We discuss the theory of Kelvin wave propagation along an infinitely long coast-line which is straight except for small deviations which are treated as a stationary random function of distance along the coast. An operator expansion technique is used to derive the dispersion relation for the coherent Kelvin wave field. For the subinertial case σ = ω/f < 1 (ω = wave frequency, f = Coriolis parameter), it is shown that the wave speed is always decreased by the coastal irregularities. Moreover, while the coherent wave amplitude is unaltered, the energy flux along the coast is decreased by the irregularities.
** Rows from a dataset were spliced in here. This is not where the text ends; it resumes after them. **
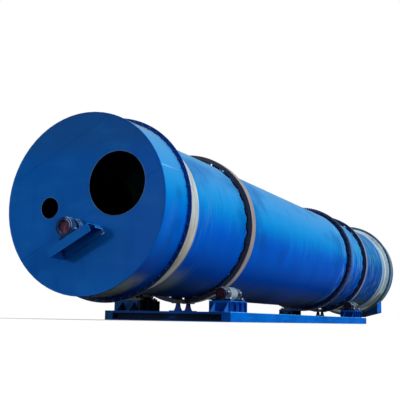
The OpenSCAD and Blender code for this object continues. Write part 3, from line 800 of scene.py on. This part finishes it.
@dataclass
class Assembly:
    """What every sub-assembly shares: the body it rides on, and how it makes and dresses pieces."""

    body: str = "root"

    def piece(self, name: str, shape: Shape, finish: Finish, slot: str) -> None:
        """Makes an object of a shape: doubles merged, faces outwards, edges under 40 degrees smooth.

        Args:
            name: The piece's name.
            shape: Its surface.
            finish: Its finish.
            slot: The record's material slot that the finish belongs to; not used.
        """
        mesh = bpy.data.meshes.new(name)
        mesh.from_pydata(shape.points.tolist(), [], shape.faces.tolist())
        work = bmesh.new()
        work.from_mesh(mesh)
        bmesh.ops.remove_doubles(work, verts=work.verts, dist=MERGED)
        bmesh.ops.dissolve_degenerate(work, edges=work.edges, dist=MERGED)
        bmesh.ops.recalc_face_normals(work, faces=work.faces)
        work.to_mesh(mesh)
        work.free()
        mesh.polygons.foreach_set("use_smooth", np.ones(len(mesh.polygons), bool))
        mesh.set_sharp_from_angle(angle=CREASE)
        mesh.materials.append(finish.made())
        made = added(name, mesh)
        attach(made, self.body)
        LOG.info("%s: %d faces", name, len(mesh.polygons))

    def dress(self, **finishes: Finish) -> None:
        """Gives each CAD node that is named its finish."""
        for name, finish in finishes.items():
            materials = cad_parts[name].data.materials
            materials.clear()
            materials.append(finish.made())


def turned(left: float, up: float) -> Pair:
    """A place on the front hood, given along the hood's own turned directions, as (y, z)."""
    c, s = cos(HOOD_TURN), sin(HOOD_TURN)
    return left * c + up * s, AXIS_Z - left * s + up * c


def radius_of(node: str) -> float:
    """A round node's outer radius."""
    low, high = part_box(node)
    return (high.y - low.y) / 2


@dataclass
class Hood(Assembly):
    """What both still hoods share: their ports' edges, and their flange's bolts and seal."""

    end: End = End.FRONT
    edge_width: float = 0.009
    edge_height: float = 0.004
    bolt: Point = (0.024, 0.013, 0.003)  # width, height and washer, as for every bolt here
    bolts_out: float = 0.040
    bolt_count: int = 60
    seal: Outline = ()
    seal_ripples: tuple[int, float] = (90, 0.0015)

    def port_edge(self, y: float, z: float, radius: float) -> Shape:
        """The ground edge round a port in the end plate.

        Args:
            y: The port's middle along Y.
            z: Its middle along Z.
            radius: The radius of the edge's own middle line.

        Returns:
            A thin ring: a bead's outline carried along y + radius * sin(angle), z + radius * cos(angle).
        """
        angle = np.linspace(0, TURN, 96, endpoint=False)
        low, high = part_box(f"{self.end.word}_plate")
        x = np.full_like(angle, low.x if self.end is End.FRONT else high.x)
        path = np.stack([x, y + radius * np.sin(angle), z + radius * np.cos(angle)], -1)
        bead = bead_outline(self.edge_width, self.edge_height, 6)
        return carried(path, bead, self.end.outward, True)

    def flange_bolts(self) -> Shape:
        """Spaces bolts round the flange.

        Returns:
            The heads, on the flange's front face.
        """
        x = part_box(f"{self.end.word}_flange")[0].x
        radius = radius_of(f"{self.end.word}_hood_shell") + self.bolts_out
        return bolt(*self.bolt).placed(around(self.bolt_count, x, radius, End.FRONT))

    def seal_lip(self) -> Shape:
        """Closes the gap between the flange's inner face and the drum's band.

        Returns:
            The seal, slightly rippled.
        """
        low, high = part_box(f"{self.end.word}_flange")
        x = high.x if self.end is End.FRONT else low.x
        return ring(x, radius_of(f"band_{self.end.word}"), self.seal, *self.seal_ripples)


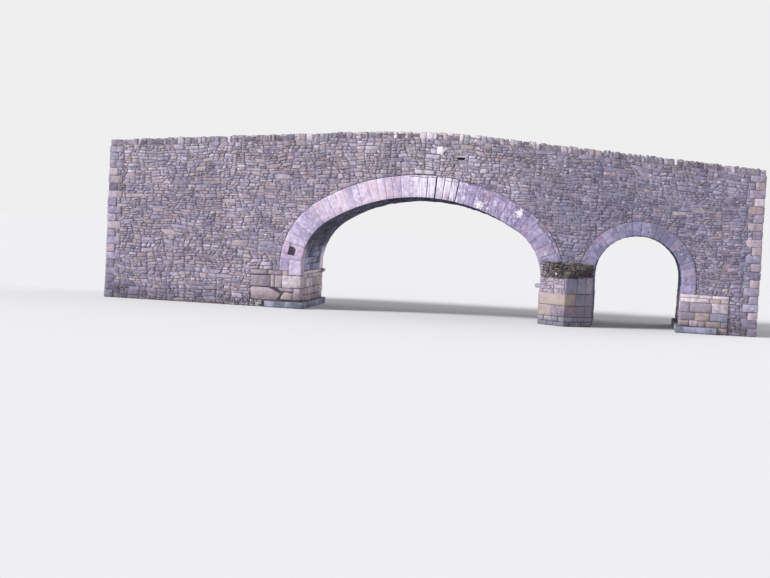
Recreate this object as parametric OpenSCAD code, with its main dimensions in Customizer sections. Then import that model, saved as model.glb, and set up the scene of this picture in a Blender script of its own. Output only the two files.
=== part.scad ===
// Old two-arch stone bridge: a wide three-centred main arch, a small
// round flood arch, and a pier with pointed cutwaters between them.
// Millimetres. +X runs along the bridge to its right end, +Y from the
// front face to the back, +Z up. The origin is the middle of the base.

/* [Body] */
// Width between the plain wall faces
body_w = 3600; // [3200:10:5000]
// Thickness of the spandrel, wing and end walls
wall_t = 500; // [350:10:700]
// How far the arch rings, pier and abutments stand out from the plain walls
proud = 30; // [10:5:60]
// Length of the left wing walls, from the abutment to the end
left_wing_l = 5100; // [2000:50:8000]
// Length of the right wing walls, from the abutment to the end
right_wing_l = 900; // [800:50:8000]

/* [Main arch] */
// Clear width of the main arch
main_span = 8000; // [6500:50:10000]
// Height of the curve above the upright stretch
main_rise = 2490; // [2300:10:2800]
// Radius of the tight curve at each side
main_haunch_r = 1850; // [1500:10:2150]
// Upright stretch between the imposts and the curve
main_stilt = 200; // [50:10:500]
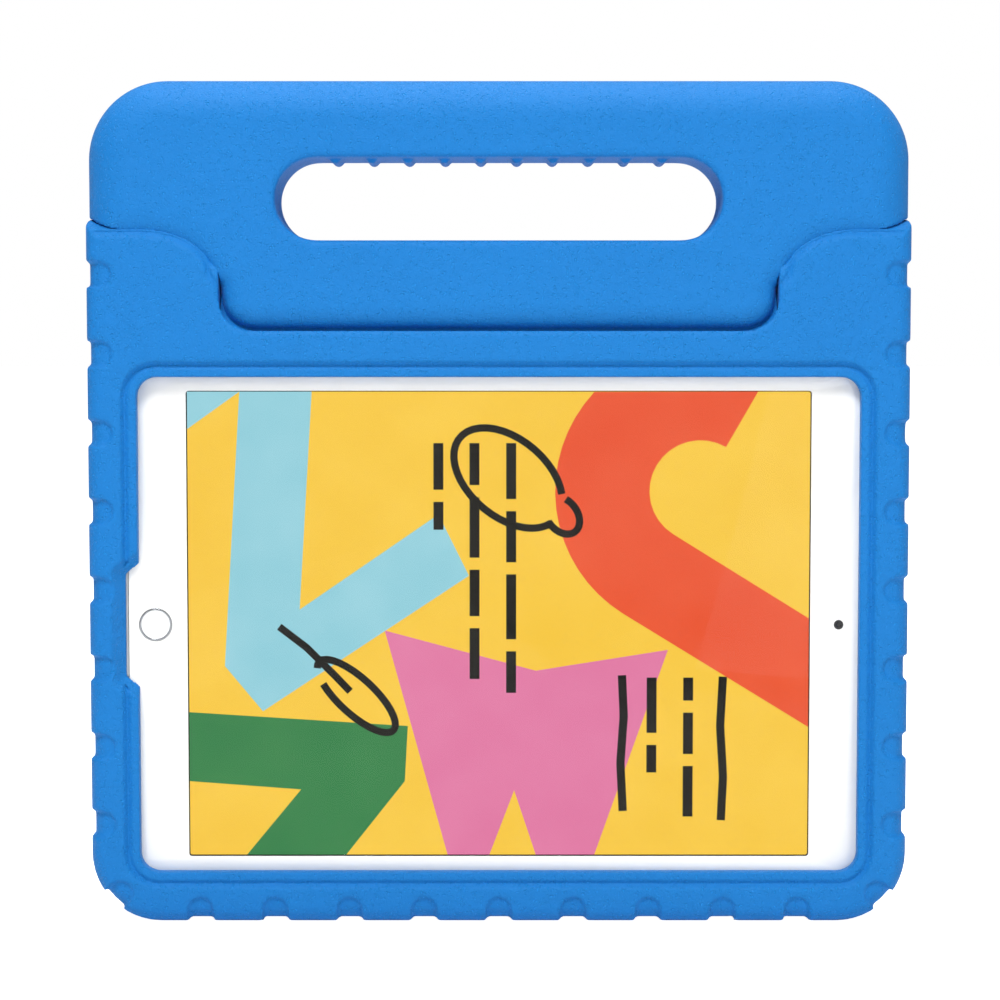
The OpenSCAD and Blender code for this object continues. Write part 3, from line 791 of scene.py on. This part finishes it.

For the case σ > 1, however, we show that in the direction of propagation the wave is attenuated (with the energy being scattered into the random Poincaré and Kelvin wave modes) and that the wave speed is again decreased. Applications of the theory are made to the California coast and North Siberian coast to determine the decrease in phase velocity due to small coastal irregularities. For the California coast the percentage decrease is only about 1%. For the Siberian coast, however, the percentage decrease is about 25% for the K1 tide, and a minimum of 25% for the M2 tide. The attenuation of a Kelvin wave, however, appears to be due to very large scale irregularities. An estimate of the actual attenuation rate is not possible, though, because of the relatively short extent of coastal contours available for spectral analysis.

Although attention in this paper has been focused on Kelvin wave propagation, the method developed could readily be used to study the behaviour of other classes of waves trapped against a randomly perturbed boundary.